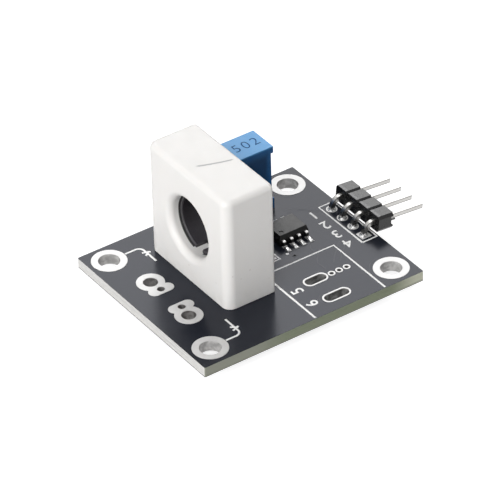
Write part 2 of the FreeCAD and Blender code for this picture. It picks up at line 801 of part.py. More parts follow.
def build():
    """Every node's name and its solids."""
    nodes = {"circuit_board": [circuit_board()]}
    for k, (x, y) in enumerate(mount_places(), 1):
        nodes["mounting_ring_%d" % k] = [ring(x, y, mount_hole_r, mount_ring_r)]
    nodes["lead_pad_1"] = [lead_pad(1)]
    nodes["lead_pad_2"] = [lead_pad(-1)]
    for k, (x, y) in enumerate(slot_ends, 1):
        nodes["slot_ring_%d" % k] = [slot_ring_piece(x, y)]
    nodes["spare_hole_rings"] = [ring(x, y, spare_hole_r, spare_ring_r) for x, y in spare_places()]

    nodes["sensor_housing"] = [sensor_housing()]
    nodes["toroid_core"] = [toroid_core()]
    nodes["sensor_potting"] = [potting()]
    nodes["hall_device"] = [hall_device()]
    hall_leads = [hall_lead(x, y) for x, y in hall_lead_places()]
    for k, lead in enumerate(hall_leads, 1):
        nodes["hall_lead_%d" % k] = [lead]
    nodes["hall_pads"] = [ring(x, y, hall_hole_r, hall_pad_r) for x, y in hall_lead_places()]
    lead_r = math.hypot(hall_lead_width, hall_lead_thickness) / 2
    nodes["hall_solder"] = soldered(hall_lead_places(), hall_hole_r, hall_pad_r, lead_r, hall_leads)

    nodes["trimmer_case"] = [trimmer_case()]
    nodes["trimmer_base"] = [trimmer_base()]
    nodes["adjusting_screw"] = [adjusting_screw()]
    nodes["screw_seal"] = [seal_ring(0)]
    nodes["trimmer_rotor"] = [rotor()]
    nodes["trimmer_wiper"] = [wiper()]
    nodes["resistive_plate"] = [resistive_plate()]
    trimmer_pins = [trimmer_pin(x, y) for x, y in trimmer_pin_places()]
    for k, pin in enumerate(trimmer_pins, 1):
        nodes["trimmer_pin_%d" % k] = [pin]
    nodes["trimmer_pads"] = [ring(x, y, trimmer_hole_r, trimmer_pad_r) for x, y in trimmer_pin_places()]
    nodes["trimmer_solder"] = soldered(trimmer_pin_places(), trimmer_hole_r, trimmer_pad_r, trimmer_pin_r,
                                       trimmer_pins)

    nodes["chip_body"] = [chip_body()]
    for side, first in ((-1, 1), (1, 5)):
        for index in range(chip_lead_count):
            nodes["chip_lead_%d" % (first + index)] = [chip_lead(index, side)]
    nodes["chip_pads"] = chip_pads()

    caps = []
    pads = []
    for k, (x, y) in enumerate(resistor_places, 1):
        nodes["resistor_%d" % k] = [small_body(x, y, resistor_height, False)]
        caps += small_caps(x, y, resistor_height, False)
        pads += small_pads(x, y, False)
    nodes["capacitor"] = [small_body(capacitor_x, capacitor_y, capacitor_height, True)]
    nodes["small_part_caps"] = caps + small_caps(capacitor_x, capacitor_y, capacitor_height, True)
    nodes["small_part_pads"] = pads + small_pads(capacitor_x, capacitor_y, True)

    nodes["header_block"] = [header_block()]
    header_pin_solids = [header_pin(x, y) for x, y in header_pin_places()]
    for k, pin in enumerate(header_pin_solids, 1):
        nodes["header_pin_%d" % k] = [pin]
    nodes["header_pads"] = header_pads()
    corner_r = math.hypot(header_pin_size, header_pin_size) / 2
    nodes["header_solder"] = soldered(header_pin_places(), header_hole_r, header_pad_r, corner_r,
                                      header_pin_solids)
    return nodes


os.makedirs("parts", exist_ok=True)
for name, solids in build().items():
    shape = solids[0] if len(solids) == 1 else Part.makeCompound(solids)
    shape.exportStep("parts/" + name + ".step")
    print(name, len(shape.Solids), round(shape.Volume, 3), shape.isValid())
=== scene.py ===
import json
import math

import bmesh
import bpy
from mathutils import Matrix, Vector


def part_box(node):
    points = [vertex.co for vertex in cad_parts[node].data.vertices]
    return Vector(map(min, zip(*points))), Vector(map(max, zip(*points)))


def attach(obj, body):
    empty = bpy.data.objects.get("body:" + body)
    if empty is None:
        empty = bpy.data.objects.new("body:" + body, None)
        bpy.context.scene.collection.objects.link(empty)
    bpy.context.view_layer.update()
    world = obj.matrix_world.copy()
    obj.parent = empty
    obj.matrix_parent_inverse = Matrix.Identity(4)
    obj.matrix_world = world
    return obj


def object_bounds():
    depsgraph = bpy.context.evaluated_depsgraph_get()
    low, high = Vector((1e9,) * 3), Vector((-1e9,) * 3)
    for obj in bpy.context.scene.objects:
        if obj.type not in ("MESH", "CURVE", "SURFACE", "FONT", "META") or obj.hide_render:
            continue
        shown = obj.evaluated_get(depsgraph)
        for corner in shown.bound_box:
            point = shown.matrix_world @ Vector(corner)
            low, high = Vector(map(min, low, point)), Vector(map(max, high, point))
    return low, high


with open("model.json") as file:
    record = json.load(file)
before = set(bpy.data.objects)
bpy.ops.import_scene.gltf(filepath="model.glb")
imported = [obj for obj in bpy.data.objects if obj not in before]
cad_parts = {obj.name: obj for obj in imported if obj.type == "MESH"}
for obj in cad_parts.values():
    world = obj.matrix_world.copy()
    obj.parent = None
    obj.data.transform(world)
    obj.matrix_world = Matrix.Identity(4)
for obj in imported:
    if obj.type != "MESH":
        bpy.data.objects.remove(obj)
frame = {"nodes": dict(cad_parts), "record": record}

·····

## Problem requirements:
Transcribe the lines beginning at the one that contains "pads += small_pads(x, y, False)" and ending at the one that contains "shown = obj.evaluated_get(depsgraph)", with nothing added or left out.

## Written solution:
        pads += small_pads(x, y, False)
    nodes["capacitor"] = [small_body(capacitor_x, capacitor_y, capacitor_height, True)]
    nodes["small_part_caps"] = caps + small_caps(capacitor_x, capacitor_y, capacitor_height, True)
    nodes["small_part_pads"] = pads + small_pads(capacitor_x, capacitor_y, True)

    nodes["header_block"] = [header_block()]
    header_pin_solids = [header_pin(x, y) for x, y in header_pin_places()]
    for k, pin in enumerate(header_pin_solids, 1):
        nodes["header_pin_%d" % k] = [pin]
    nodes["header_pads"] = header_pads()
    corner_r = math.hypot(header_pin_size, header_pin_size) / 2
    nodes["header_solder"] = soldered(header_pin_places(), header_hole_r, header_pad_r, corner_r,
                                      header_pin_solids)
    return nodes


os.makedirs("parts", exist_ok=True)
for name, solids in build().items():
    shape = solids[0] if len(solids) == 1 else Part.makeCompound(solids)
    shape.exportStep("parts/" + name + ".step")
    print(name, len(shape.Solids), round(shape.Volume, 3), shape.isValid())
=== scene.py ===
import json
import math

import bmesh
import bpy
from mathutils import Matrix, Vector


def part_box(node):
    points = [vertex.co for vertex in cad_parts[node].data.vertices]
    return Vector(map(min, zip(*points))), Vector(map(max, zip(*points)))


def attach(obj, body):
    empty = bpy.data.objects.get("body:" + body)
    if empty is None:
        empty = bpy.data.objects.new("body:" + body, None)
        bpy.context.scene.collection.objects.link(empty)
    bpy.context.view_layer.update()
    world = obj.matrix_world.copy()
    obj.parent = empty
    obj.matrix_parent_inverse = Matrix.Identity(4)
    obj.matrix_world = world
    return obj


def object_bounds():
    depsgraph = bpy.context.evaluated_depsgraph_get()
    low, high = Vector((1e9,) * 3), Vector((-1e9,) * 3)
    for obj in bpy.context.scene.objects:
        if obj.type not in ("MESH", "CURVE", "SURFACE", "FONT", "META") or obj.hide_render:
            continue
        shown = obj.evaluated_get(depsgraph)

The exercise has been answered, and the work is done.